_What you need to do_
Return exactly and only these lines: the first of the listing through the one containing "import Module from 'manifold-3d';".

Available data start

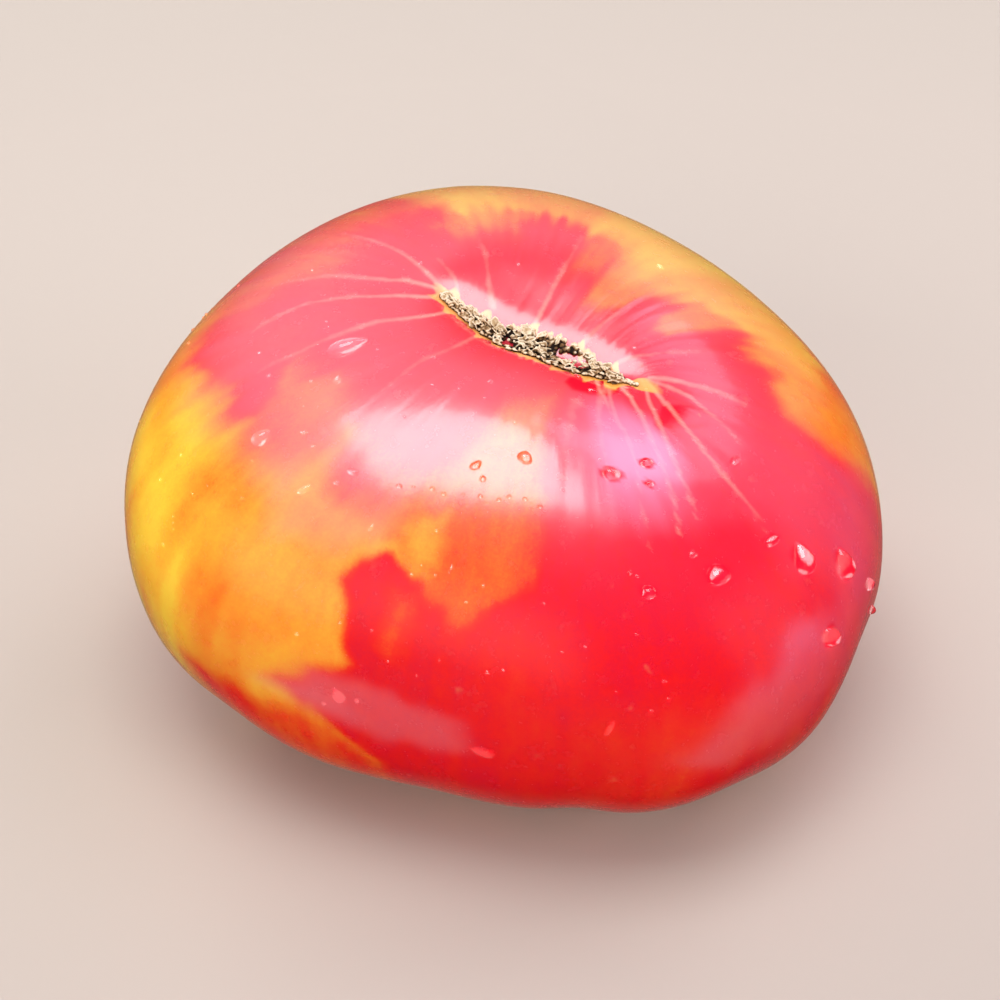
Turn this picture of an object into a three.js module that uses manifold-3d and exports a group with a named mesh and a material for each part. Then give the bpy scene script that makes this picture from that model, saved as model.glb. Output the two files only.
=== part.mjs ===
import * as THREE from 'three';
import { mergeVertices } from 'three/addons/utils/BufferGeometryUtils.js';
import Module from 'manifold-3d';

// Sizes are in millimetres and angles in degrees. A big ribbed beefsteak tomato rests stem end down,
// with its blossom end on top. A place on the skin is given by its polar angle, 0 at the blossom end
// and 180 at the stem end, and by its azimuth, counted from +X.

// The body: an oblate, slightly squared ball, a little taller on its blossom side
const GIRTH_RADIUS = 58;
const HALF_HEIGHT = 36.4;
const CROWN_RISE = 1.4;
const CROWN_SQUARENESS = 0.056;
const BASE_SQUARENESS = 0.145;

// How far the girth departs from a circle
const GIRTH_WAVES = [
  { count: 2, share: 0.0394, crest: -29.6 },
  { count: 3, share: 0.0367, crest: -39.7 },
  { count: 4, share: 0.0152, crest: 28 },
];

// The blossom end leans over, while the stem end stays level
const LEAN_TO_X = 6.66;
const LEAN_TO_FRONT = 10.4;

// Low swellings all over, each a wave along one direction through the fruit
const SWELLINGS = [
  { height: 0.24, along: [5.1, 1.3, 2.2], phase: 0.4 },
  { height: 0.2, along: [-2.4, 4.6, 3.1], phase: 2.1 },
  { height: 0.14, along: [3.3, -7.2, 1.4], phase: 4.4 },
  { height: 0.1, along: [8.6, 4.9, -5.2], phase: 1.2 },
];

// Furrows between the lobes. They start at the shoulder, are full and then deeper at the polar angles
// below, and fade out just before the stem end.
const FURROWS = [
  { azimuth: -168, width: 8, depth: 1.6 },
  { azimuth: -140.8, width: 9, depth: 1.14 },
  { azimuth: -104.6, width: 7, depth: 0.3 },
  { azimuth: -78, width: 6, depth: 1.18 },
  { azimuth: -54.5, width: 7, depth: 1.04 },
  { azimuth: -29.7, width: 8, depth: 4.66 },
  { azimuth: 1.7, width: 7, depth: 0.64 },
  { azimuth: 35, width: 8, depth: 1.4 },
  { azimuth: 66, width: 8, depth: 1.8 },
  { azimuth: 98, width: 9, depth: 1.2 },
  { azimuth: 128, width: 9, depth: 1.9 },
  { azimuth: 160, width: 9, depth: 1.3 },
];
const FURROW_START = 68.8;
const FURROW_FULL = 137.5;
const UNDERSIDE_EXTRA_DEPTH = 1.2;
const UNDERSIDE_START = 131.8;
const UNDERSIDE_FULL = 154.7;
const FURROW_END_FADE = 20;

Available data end

_Worked solution_
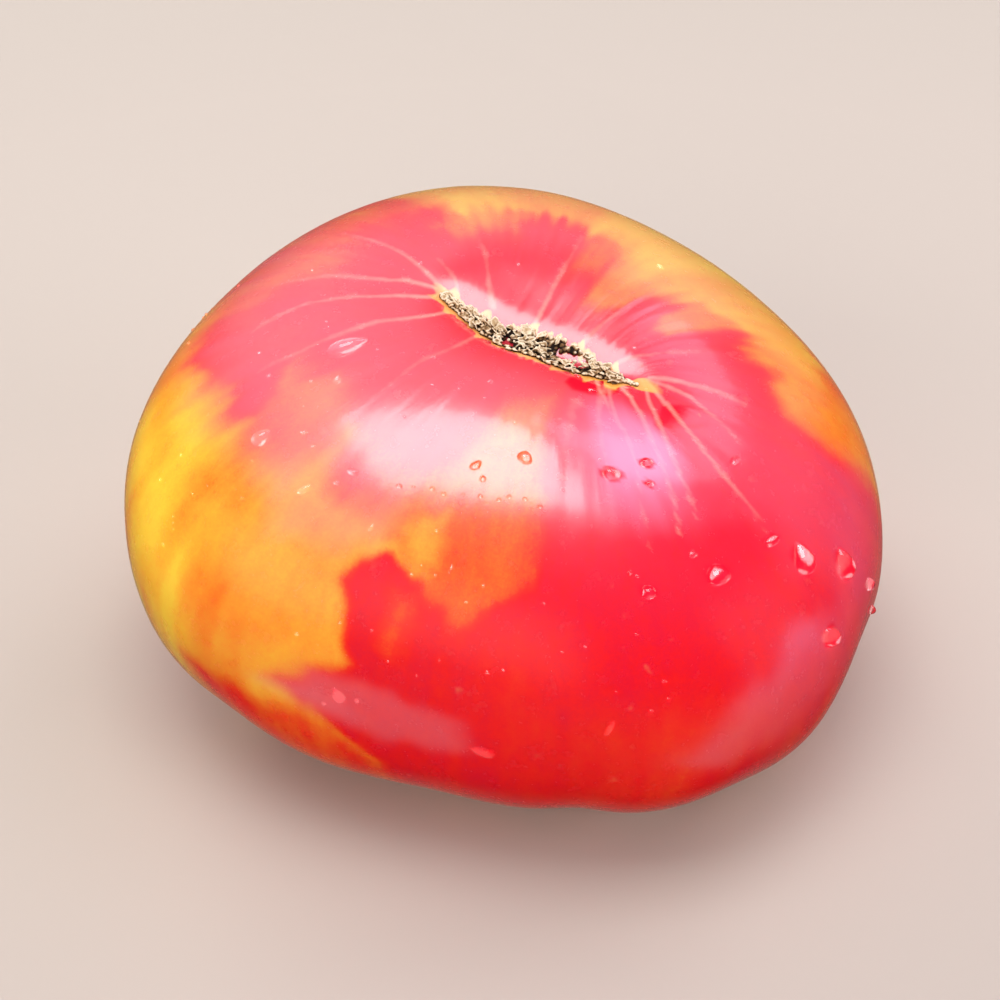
Turn this picture of an object into a three.js module that uses manifold-3d and exports a group with a named mesh and a material for each part. Then give the bpy scene script that makes this picture from that model, saved as model.glb. Output the two files only.
=== part.mjs ===
import * as THREE from 'three';
import { mergeVertices } from 'three/addons/utils/BufferGeometryUtils.js';
import Module from 'manifold-3d';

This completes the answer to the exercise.